Set down exactly the lines running from the line with "hide_parts(*stands_for)" to the end of the listing below, both ends included.

▸ Rows from a 3D modeling dataset
--- begin ---

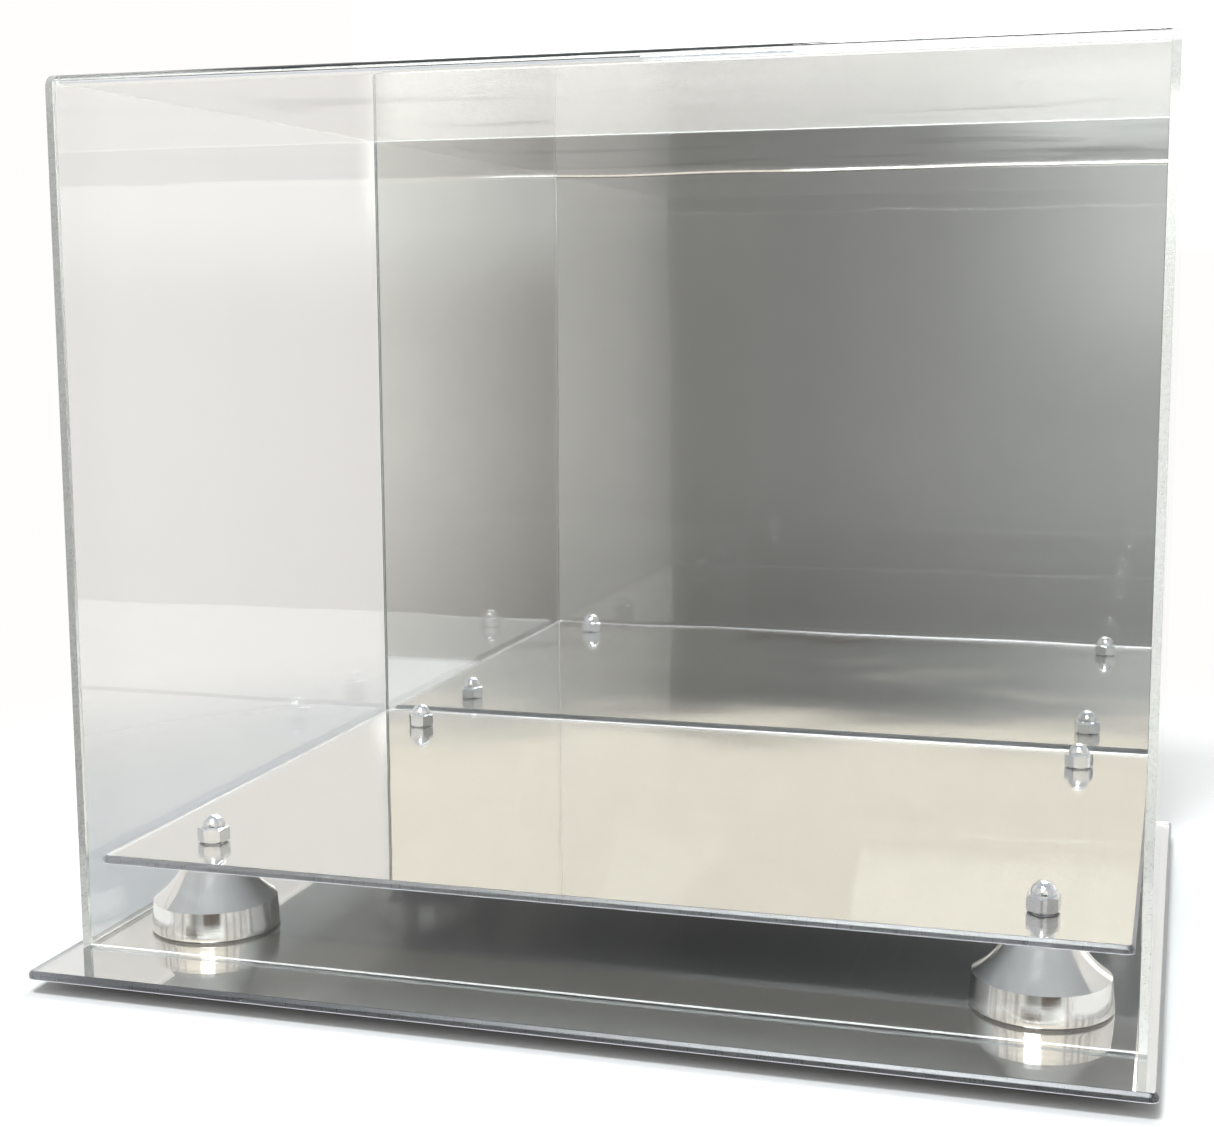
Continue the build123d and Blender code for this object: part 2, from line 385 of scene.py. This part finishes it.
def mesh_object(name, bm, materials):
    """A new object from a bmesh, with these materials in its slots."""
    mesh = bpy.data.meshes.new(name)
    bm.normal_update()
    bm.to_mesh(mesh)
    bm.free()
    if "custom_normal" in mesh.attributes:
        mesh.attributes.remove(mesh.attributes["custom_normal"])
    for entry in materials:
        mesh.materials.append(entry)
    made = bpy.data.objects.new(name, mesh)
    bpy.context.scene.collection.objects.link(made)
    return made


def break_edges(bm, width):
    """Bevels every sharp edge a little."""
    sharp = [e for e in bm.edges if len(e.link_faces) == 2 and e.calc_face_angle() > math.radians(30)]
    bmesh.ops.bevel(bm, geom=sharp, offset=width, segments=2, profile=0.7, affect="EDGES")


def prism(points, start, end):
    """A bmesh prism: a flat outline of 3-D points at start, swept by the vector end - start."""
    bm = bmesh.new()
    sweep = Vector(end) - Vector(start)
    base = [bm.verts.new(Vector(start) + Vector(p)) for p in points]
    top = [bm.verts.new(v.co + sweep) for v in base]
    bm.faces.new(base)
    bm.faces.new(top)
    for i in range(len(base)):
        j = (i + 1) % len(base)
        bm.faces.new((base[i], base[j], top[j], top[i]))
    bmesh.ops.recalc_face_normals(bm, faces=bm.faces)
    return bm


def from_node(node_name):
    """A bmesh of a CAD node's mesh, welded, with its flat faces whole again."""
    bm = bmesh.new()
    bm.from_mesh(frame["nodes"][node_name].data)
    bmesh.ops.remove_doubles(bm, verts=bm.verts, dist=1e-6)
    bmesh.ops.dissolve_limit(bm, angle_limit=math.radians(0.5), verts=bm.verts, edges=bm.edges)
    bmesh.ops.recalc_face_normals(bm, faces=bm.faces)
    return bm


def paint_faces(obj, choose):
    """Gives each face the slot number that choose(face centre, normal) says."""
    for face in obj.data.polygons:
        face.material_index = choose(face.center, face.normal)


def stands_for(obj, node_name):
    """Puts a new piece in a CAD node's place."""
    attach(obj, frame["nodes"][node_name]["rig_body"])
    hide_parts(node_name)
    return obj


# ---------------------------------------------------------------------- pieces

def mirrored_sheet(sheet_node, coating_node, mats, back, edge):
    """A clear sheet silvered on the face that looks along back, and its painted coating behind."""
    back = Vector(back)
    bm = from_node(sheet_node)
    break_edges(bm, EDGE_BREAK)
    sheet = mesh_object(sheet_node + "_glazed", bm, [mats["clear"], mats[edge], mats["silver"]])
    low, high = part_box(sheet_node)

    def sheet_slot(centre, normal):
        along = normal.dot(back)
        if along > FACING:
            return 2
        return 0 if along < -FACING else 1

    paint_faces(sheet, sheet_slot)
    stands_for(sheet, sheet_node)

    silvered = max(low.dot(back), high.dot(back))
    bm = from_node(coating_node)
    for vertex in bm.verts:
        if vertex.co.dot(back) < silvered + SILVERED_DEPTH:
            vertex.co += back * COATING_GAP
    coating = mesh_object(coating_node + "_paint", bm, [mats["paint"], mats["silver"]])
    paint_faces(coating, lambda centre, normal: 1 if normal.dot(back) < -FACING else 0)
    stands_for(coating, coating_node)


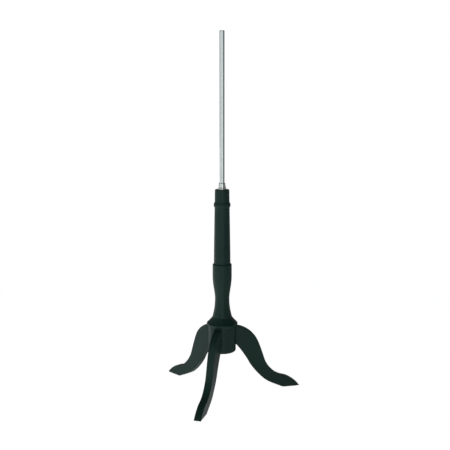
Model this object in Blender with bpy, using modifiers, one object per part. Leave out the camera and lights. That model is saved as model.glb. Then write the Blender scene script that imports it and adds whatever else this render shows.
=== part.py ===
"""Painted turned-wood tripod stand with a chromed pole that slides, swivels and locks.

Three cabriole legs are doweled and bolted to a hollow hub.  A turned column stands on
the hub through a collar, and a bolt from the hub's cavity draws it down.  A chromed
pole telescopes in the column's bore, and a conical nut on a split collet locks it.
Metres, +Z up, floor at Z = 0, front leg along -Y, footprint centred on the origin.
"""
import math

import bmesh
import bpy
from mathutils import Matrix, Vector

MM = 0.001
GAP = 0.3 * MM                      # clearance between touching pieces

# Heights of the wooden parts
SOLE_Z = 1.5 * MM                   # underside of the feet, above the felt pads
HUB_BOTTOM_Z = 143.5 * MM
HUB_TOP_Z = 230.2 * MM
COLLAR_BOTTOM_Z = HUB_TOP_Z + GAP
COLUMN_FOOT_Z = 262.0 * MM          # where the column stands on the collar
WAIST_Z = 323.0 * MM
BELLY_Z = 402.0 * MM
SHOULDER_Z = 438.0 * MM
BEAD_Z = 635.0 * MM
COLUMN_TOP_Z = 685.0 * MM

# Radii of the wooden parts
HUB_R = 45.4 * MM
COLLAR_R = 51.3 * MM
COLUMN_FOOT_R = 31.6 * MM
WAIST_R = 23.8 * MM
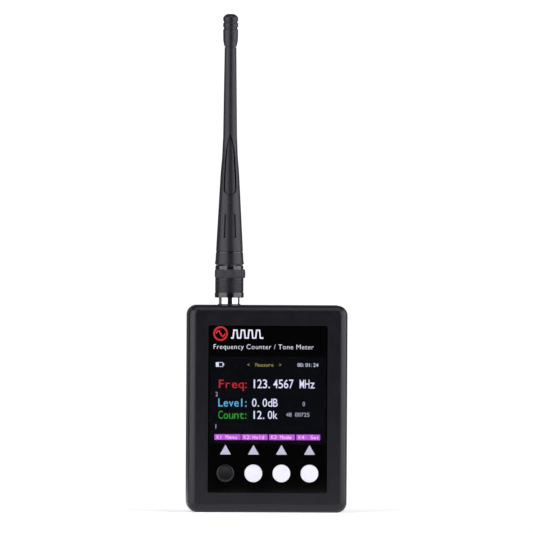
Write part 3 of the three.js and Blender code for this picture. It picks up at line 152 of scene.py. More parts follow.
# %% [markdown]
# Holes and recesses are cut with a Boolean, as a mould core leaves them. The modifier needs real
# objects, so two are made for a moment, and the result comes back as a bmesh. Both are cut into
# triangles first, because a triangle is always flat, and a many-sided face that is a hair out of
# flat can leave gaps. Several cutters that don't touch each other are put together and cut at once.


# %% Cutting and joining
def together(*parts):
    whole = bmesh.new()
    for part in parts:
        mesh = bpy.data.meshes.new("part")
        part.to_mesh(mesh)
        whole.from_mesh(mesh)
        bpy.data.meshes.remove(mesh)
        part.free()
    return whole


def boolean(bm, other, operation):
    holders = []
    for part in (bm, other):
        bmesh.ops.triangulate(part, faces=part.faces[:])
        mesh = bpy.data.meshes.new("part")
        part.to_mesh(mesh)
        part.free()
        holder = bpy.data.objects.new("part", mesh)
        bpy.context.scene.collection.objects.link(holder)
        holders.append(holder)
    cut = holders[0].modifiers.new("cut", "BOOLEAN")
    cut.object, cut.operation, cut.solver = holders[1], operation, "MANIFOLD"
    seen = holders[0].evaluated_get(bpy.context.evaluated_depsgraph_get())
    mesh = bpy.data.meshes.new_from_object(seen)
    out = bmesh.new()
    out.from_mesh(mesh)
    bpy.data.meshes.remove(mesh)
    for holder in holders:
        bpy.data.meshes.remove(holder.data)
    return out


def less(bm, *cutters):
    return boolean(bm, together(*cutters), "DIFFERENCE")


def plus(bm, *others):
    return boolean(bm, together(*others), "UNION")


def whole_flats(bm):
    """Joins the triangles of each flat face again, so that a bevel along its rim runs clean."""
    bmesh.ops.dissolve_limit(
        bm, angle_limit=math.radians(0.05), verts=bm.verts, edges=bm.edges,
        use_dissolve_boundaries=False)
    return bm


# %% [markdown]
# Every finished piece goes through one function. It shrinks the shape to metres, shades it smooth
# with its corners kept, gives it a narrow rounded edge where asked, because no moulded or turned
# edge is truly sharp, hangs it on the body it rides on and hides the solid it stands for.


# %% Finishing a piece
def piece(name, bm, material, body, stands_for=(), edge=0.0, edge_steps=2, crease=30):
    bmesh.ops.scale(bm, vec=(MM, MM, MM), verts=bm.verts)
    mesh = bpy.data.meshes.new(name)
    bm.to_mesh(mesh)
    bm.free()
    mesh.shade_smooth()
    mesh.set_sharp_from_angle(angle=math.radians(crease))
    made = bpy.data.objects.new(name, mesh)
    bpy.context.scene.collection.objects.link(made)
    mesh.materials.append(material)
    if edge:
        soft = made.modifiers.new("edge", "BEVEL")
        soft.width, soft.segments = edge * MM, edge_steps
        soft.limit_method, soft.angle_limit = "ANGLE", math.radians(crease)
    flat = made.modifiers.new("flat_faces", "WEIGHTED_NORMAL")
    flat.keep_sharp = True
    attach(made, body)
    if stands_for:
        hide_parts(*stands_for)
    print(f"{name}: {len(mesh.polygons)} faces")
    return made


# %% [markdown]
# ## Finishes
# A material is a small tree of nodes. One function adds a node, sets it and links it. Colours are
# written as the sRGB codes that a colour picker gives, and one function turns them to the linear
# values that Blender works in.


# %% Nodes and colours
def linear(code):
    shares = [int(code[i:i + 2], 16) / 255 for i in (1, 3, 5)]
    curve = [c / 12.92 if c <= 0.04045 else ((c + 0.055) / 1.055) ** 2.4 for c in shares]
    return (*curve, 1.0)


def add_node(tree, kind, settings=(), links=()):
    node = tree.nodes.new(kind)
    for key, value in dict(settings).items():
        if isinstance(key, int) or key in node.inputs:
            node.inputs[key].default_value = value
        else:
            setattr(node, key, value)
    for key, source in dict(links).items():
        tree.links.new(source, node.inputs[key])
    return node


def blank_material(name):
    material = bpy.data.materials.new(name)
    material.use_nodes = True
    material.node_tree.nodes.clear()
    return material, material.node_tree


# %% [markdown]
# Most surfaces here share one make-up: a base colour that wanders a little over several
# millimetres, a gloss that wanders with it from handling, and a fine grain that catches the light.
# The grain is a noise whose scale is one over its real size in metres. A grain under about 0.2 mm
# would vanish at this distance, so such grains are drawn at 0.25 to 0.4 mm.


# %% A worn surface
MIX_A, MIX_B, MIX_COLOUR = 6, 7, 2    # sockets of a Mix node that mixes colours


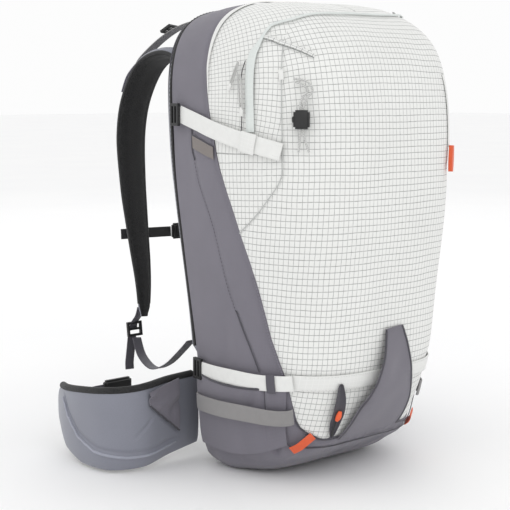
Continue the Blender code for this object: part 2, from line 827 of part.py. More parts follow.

--- end ---

▸ TASK SOLUTION
        hide_parts(*stands_for)
    print(f"{name}: {len(mesh.polygons)} faces")
    return made


# %% [markdown]
# ## Finishes
# A material is a small tree of nodes. One function adds a node, sets it and links it. Colours are
# written as the sRGB codes that a colour picker gives, and one function turns them to the linear
# values that Blender works in.


# %% Nodes and colours
def linear(code):
    shares = [int(code[i:i + 2], 16) / 255 for i in (1, 3, 5)]
    curve = [c / 12.92 if c <= 0.04045 else ((c + 0.055) / 1.055) ** 2.4 for c in shares]
    return (*curve, 1.0)


def add_node(tree, kind, settings=(), links=()):
    node = tree.nodes.new(kind)
    for key, value in dict(settings).items():
        if isinstance(key, int) or key in node.inputs:
            node.inputs[key].default_value = value
        else:
            setattr(node, key, value)
    for key, source in dict(links).items():
        tree.links.new(source, node.inputs[key])
    return node


def blank_material(name):
    material = bpy.data.materials.new(name)
    material.use_nodes = True
    material.node_tree.nodes.clear()
    return material, material.node_tree


# %% [markdown]
# Most surfaces here share one make-up: a base colour that wanders a little over several
# millimetres, a gloss that wanders with it from handling, and a fine grain that catches the light.
# The grain is a noise whose scale is one over its real size in metres. A grain under about 0.2 mm
# would vanish at this distance, so such grains are drawn at 0.25 to 0.4 mm.


# %% A worn surface
MIX_A, MIX_B, MIX_COLOUR = 6, 7, 2    # sockets of a Mix node that mixes colours


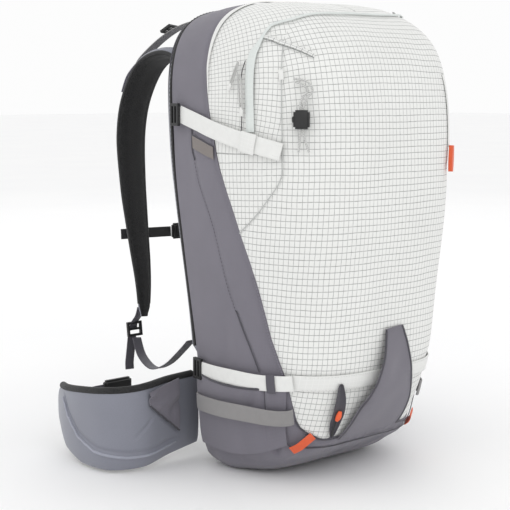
Continue the Blender code for this object: part 2, from line 827 of part.py. More parts follow.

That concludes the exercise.